Akan tetapi, dua perusahaan tersebut, PT ASI dan PT PUA, anak perusahaan Indonusa Agromulia Group, menggugat putusan bupati tentang pencabutan izin melalui Pengadilan Tata Usaha Negara Jayapura pada tanggal 29 Desember 2021. Masing-masing penggugat yakni PT Anugerah Sakti Internusa, dengan register perkara Nomor 45/G/2021/PTUN.JPR, dan PT Persada Utama Agromulia dengan register perkara Nomor 46/G/2021/PTUN.JPR.
Perusahaan menuntut agar keputusan Bupati Sorsel itu dinyatakan batal atau tidak sah. Perusahaan berdalil, keputusan bupati yang mencabut izin perusahaan telah merugikan kepentingan perusahaan.
Kerugian dimaksud antara lain perusahaan tidak dapat melanjutkan kegiatan usaha perkebunan, terhentinya perundingan dan pembicaraan dengan pihak perbankan yang akan membiayai investasi, terganggunya kepentingan ekonomi masyarakat, dan juga kerugian besar karena mengeluarkan biaya pengurusan perizinan.
"Dalil ini bertolak belakang dengan realitas sosial dan tuntutan masyarakat dalam aksi protes yang menolak keberadaan dan rencana perusahaan perkebunan kelapa sawit, sejak sosialisasi pemerintah daerah dan tim evaluasi perizinan, yang hasilnya menemukan adanya kerugian negara," ujar Fangky Samperante, Direktur Yayasan Pusaka Bentala Rakyat.

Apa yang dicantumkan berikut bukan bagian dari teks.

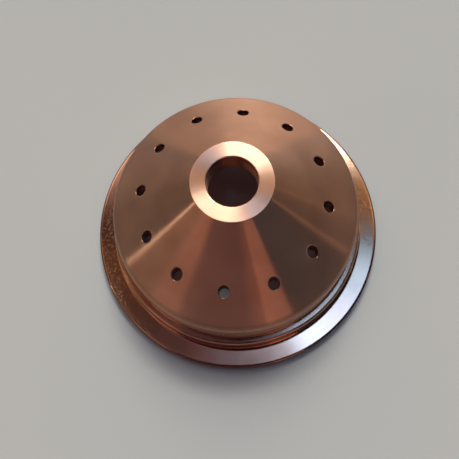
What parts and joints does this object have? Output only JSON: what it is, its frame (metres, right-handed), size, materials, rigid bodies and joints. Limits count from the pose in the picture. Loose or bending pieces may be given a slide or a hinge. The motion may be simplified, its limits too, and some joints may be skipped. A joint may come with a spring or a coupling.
{
  "type": "plasma shield cap",
  "caption": "One-piece turned copper shield cap for a plasma cutting torch: conical nose with a central orifice and a ring of vents, stepped skirt and a thin clamping flange.",
  "frame": {"origin": "centre of the flange's underside", "axes": "+Z along the turning axis towards the tip; the first vent lies 16 degrees from +X towards +Y"},
  "size_m": [0.034, 0.034, 0.0175],
  "materials": {
    "copper": "turned bare copper, lightly tarnished, bright on the tip and flange faces"
  },
  "bodies": {
    "root": {"shield_cap": "copper"}
  },
  "joints": []
}
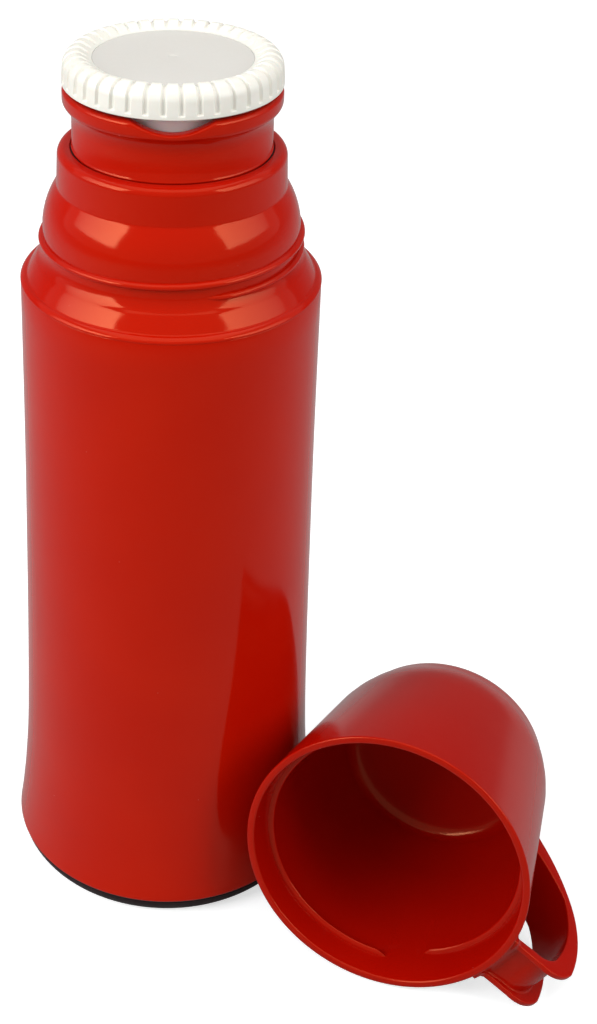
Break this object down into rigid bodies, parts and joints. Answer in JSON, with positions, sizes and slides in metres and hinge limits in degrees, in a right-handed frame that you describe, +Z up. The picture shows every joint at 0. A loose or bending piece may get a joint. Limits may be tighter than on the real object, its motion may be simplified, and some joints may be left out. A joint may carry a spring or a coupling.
{
  "type": "vacuum flask",
  "caption": "Glass-lined vacuum flask with a ribbed screw stopper and a taper-sided cup with a handle, which lies on its side in front of it.",
  "frame": {"origin": "centre of the flask's base, on the surface that it stands on", "axes": "+Z up along the flask's axis; the pouring notch faces -Y; the cup lies towards +X and -Y"},
  "size_m": [0.205, 0.1619, 0.3114],
  "materials": {
    "red_body": "glossy moulded polypropylene",
    "red_cup": "glossy moulded polypropylene",
    "white_knob": "satin moulded plastic",
    "grey_disc": "fine matt plastic",
    "milky_plug": "translucent moulded plastic",
    "silicone": "soft matt silicone",
    "black_rubber": "matt rubber",
    "black_base": "fine textured plastic",
    "white_foam": "closed-cell foam",
    "pad_felt": "mineral felt",
    "silvered_glass": "silvered glass"
  },
  "bodies": {
    "flask": {"outer_shell": "red_body", "shoulder": "red_body", "pour_collar": "red_body", "collar_seal": "black_rubber", "seam_seal": "black_rubber", "neck_seal": "silicone", "centring_ring": "white_foam", "inner_glass": "silvered_glass", "outer_glass": "silvered_glass", "spacer_pads": "pad_felt", "bottom_cushion": "white_foam", "base_plate": "black_base", "base_gasket": "black_rubber", "foot_ring": "black_rubber"},
    "stopper_core": {"stopper_foam": "white_foam", "stopper_gasket": "silicone"},
    "stopper": {"knob": "white_knob", "knob_disc": "grey_disc", "stopper_plug": "milky_plug", "stopper_end_cap": "milky_plug"},
    "cup": {"cup": "red_cup"}
  },
  "joints": [
    {"name": "stopper_rise", "type": "slide", "parent": "flask", "child": "stopper_core", "axis": [0, 0, 1], "range_m": [0, 0.00801]},
    {"name": "stopper_turn", "type": "hinge", "parent": "stopper_core", "child": "stopper", "pos_m": [0, 0, 0.29], "axis": [0, 0, 1], "range_deg": [0, 720]},
    {"name": "cup_lift", "type": "slide", "parent": "flask", "child": "cup", "axis": [0, 0, 1], "range_m": [0, 0.15]}
  ],
  "couplings": [
    {"joint": "stopper_rise", "follows": "stopper_turn", "m_per_rad": 0.00063662}
  ]
}
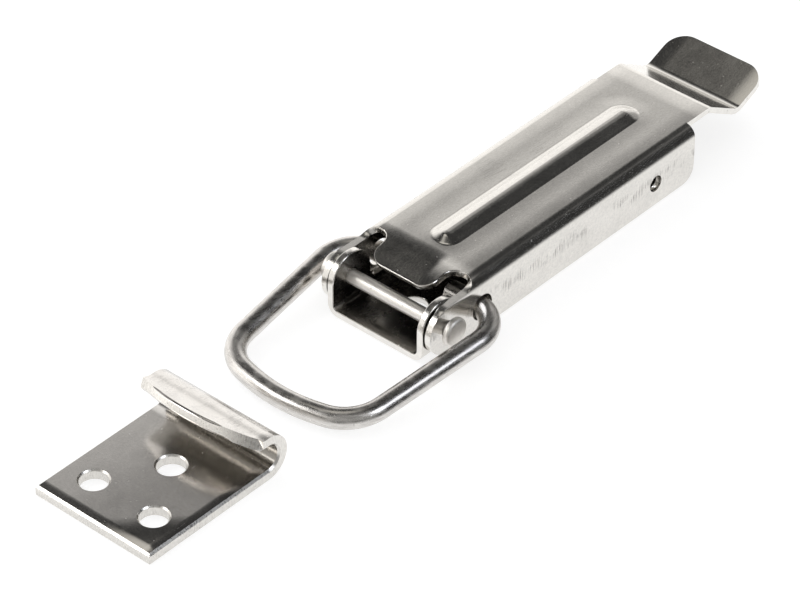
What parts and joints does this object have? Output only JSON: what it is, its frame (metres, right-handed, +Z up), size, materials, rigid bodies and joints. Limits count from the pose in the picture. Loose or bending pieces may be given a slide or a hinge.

Selain itu perusahaan-perusahaan itu diketahui tidak memenuhi kewajibannya, seperti memfasilitasi pembangunan kebun masyarakat paling lambat tiga tahun, dan pelanggaran administrasi penerbitan izin usaha perkebunan tanpa izin lingkungan, serta kejanggalan administrasi lainnya.
Demikian pula, keterangan saksi di PTUN Jayapura, Frans Salmon Thesia, pejabat Kepala Distrik Teminabuan dan juga pemilik hak ulayat. Frans mengatakan tidak pernah kenal dan tidak pernah tahu aktivitas perusahaan. Dirinya tidak pernah tahu ada pemilik hak ulayat yang melepaskan tanahnya kepada perusahaan tersebut.
Menurut pendapat ahli Victor T.H. Manengkey, S.H., M.H., terkait kepentingan masyarakat, putusan bupati tentang pencabutan izin sebetulnya upaya menyelamatkan bukan hanya masyarakat setempat, tetapi menyelamatkan lingkungan hidup yang ada di tempat itu.
Majelis Hakim PTUN Jayapura berpendapat, pengajuan gugatan perusahaan telah melampaui waktu 90 hari kerja sejak hasil upaya administratif diterima penggugat. Sesuai Pasal 5 ayat 1 Peraturan Mahkamah Agung RI No. 6 Tahun 2018 tentang Pedoman Penyelesaian Sengketa Administrasi Pemerintahan setelah menempuh upaya administratif. Majelis Hakim PTUN Jayapura (23 Mei 2022) menyatakan gugatan penggugat tidak diterima.
"Lembaga peradilan idealnya haruslah menghasilkan putusan dan pertimbangan yang adil, mengutamakan keadilan, kebenaran, dan kepentingan perlindungan rakyat banyak dan keberlanjutan lingkungan," imbuh Fangky.